A Study Of Photocurrents Of Terahertz Quantum-Well Photodetectors

Terahertz (THz) detectors have been a research subject of growing interest both theoretically and experimentally. Solid-state THz quantum-well photodetectors (THz QWIP) have been widely investigated due to their advantages such as fast responsivity, small size, ease of integration, and mature fabrication technology. Here we study theoretically the photocurrents of THz QWIP and compare the theoretical result with the experimental one.

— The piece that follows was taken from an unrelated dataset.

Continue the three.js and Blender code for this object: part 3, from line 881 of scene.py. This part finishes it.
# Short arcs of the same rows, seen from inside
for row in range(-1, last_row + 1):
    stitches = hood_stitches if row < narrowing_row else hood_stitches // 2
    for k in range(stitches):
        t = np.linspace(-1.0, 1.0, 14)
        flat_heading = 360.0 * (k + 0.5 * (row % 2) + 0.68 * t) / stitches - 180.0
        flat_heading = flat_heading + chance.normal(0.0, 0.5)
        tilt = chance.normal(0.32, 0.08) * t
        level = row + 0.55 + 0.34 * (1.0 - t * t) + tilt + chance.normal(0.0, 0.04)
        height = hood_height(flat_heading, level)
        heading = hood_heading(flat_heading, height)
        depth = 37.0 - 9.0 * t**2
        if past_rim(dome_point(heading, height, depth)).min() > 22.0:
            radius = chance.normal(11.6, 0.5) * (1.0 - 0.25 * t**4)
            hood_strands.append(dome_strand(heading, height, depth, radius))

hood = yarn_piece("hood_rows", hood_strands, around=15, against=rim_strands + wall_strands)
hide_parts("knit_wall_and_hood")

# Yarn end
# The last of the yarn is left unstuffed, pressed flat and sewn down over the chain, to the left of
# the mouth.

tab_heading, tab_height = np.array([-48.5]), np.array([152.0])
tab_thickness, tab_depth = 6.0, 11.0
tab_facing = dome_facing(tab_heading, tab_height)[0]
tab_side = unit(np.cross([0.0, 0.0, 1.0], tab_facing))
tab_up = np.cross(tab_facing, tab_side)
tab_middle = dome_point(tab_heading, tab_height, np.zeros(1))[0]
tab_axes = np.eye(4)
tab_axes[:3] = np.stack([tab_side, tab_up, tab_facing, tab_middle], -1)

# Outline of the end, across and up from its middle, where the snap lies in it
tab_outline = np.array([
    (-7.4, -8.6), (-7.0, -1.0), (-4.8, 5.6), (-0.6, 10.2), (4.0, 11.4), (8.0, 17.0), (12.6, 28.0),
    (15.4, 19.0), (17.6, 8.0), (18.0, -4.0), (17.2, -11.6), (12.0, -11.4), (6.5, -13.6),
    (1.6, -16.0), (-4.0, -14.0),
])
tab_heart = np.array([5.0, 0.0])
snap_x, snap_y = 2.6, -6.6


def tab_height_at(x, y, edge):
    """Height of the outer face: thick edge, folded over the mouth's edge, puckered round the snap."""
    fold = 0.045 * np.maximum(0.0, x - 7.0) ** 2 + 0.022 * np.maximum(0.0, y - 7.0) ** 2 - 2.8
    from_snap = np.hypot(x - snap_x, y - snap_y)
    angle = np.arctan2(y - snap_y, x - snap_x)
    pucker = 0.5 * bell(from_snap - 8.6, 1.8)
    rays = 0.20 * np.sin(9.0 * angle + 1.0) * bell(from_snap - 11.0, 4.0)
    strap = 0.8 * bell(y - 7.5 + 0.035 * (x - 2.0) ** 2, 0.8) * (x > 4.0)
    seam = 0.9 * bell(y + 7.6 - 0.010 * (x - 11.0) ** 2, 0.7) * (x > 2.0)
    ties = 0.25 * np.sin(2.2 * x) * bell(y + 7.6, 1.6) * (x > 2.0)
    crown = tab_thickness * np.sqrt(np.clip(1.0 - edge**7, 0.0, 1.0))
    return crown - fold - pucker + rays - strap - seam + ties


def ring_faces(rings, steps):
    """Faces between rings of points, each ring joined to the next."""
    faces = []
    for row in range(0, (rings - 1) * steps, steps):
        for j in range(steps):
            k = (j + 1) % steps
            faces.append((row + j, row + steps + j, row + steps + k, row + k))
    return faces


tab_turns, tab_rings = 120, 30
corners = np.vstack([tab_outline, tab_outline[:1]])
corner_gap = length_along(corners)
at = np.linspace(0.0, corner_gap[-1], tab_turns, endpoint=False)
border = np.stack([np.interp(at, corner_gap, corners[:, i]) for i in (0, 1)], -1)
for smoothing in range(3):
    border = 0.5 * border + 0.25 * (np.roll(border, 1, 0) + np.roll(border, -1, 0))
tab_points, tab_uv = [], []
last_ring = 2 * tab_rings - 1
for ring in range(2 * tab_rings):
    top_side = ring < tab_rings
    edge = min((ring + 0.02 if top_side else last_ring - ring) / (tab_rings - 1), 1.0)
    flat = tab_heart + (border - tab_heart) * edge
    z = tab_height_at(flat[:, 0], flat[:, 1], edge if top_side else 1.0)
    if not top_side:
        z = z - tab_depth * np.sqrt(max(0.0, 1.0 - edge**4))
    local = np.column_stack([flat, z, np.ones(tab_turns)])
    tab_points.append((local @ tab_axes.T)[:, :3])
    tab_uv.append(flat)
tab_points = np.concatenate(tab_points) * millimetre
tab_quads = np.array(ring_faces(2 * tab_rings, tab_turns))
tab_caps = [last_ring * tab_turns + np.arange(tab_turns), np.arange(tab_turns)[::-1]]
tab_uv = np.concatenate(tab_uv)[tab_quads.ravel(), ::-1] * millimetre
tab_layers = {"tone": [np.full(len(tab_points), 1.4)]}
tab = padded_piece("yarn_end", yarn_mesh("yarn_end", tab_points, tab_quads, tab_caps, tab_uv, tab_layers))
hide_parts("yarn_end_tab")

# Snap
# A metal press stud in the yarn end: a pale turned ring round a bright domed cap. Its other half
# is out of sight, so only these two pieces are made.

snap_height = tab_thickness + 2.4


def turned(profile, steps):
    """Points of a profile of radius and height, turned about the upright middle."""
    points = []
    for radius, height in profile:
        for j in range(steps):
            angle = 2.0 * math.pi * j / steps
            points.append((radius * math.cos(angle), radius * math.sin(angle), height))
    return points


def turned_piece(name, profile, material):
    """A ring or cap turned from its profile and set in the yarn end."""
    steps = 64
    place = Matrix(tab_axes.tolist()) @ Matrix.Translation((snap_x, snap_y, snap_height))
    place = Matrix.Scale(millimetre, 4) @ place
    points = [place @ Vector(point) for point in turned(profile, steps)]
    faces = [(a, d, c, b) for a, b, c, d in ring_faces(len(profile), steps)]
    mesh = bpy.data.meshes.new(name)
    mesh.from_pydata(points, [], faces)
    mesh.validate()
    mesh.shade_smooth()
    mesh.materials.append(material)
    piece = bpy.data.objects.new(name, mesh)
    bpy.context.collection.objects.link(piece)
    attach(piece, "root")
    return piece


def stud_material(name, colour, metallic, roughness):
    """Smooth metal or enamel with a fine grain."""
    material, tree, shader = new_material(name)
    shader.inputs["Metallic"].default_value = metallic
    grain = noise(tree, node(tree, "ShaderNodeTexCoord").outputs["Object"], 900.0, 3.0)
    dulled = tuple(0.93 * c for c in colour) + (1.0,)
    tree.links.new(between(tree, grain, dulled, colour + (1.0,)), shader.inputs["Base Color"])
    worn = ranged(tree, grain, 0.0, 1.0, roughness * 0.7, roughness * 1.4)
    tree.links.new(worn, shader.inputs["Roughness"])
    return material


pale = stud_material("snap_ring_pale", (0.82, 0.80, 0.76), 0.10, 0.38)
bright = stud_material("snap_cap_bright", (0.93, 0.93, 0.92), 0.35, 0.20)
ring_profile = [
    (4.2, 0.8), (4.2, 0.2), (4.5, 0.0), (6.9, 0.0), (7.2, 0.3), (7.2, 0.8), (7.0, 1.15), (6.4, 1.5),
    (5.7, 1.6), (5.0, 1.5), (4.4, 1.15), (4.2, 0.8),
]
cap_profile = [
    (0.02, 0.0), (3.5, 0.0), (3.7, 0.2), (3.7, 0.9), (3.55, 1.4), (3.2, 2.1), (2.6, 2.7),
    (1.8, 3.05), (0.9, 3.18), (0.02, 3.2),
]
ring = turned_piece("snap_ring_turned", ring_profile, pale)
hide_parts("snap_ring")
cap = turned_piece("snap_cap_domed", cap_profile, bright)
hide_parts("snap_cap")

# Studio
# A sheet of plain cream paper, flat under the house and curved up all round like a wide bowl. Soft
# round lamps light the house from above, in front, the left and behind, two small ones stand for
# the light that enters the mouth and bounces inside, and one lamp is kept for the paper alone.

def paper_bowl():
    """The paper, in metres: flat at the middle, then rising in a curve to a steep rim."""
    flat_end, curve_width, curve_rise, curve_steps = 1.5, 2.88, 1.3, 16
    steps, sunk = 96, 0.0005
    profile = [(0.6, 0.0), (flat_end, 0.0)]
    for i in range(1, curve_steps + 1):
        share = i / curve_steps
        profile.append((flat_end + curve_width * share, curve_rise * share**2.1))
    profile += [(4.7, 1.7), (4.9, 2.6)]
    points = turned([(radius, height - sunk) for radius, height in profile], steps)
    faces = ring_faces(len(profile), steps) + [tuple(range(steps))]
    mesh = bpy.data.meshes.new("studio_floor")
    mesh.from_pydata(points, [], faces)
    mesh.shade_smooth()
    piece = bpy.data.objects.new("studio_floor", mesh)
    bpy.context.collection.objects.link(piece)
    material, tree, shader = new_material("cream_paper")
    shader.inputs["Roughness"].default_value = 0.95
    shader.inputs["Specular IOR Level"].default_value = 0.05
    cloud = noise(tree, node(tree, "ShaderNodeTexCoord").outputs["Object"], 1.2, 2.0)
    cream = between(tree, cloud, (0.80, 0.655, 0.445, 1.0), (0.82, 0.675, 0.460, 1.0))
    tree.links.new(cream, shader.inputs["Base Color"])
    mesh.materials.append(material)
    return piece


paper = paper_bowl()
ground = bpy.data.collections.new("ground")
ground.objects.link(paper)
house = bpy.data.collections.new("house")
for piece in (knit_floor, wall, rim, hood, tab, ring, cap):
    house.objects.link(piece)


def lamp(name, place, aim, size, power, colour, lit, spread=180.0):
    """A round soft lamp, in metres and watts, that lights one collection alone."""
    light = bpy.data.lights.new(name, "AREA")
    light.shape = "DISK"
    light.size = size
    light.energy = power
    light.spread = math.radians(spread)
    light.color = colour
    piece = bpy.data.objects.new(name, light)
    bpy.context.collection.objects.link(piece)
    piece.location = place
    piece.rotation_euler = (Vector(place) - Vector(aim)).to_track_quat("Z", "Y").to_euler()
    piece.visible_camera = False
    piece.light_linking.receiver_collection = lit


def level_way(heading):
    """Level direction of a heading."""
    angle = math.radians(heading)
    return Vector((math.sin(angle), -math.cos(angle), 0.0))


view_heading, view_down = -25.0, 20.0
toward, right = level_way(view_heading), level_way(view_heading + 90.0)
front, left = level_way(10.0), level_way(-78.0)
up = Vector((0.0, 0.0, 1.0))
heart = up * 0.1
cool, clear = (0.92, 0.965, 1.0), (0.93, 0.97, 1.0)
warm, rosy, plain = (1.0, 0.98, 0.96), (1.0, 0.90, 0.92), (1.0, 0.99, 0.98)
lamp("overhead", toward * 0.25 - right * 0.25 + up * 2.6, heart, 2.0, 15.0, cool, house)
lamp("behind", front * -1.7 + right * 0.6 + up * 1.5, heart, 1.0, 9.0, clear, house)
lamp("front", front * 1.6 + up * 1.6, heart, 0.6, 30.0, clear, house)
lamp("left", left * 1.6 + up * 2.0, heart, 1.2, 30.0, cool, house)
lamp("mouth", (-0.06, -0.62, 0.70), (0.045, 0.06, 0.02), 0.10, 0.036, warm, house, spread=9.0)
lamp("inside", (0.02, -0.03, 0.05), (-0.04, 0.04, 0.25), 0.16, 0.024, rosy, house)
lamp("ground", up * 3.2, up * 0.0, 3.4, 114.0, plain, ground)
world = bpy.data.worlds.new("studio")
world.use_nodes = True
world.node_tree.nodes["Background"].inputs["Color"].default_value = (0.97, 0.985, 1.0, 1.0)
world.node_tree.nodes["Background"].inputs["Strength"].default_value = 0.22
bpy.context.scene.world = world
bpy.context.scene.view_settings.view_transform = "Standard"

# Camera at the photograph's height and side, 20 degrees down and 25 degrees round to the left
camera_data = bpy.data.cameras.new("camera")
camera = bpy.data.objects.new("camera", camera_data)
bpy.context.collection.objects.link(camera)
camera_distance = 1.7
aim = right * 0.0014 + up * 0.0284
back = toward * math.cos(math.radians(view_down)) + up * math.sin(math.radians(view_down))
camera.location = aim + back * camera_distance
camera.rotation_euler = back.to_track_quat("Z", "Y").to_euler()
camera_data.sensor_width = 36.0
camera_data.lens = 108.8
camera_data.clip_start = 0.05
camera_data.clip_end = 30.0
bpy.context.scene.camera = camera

This work is valuable for the device design and for improving the performance of THz QWIP. The contents and main conclusions are listed as follows:1. Some important characteristics of THz QWIP, including photocurrent spectrum, dark current, detector responsivity, and background-limited infrared performance (blip) temperature, are discussed respectively. Increasing barrier thickness is found to be an efficient method to reduce the dark current and to enable blip operation.2. The energy structure of THz QWIP has been studied by using the self-consistent plane-wave numerical approach. The proposed approach is based on the plane-wave expansion of the Schrodinger equation and the Poisson equation over the reciprocal-lattice vectors. A GaAs/AlGaAs THz QWIP is investigated. The energy dispersion of the first six subbands, wave functions, and the density of states are calculated. In calculation we can make sure the convergence by increasing the number of plane waves. It is found that the theoretical results are in good agreement with the experimental ones.3. The influence of the scattering processes of the electrons in the continuum states on the shapes of the photocurrent spectra of THz QWIP are simulated by considering the effects of electron-phonon and electron-alloy-disorder interactions. We take a simple approximation model to calculate the absorption coefficient and obtain the photocurrent spectra which agree with experimental results qualitatively. It is indicated that although our model is simple, it includes the influence of the scattering processes reasonably. The wider photocurrent peak and the asymmetric lineshape of the photocurrent spectrum are also discussed.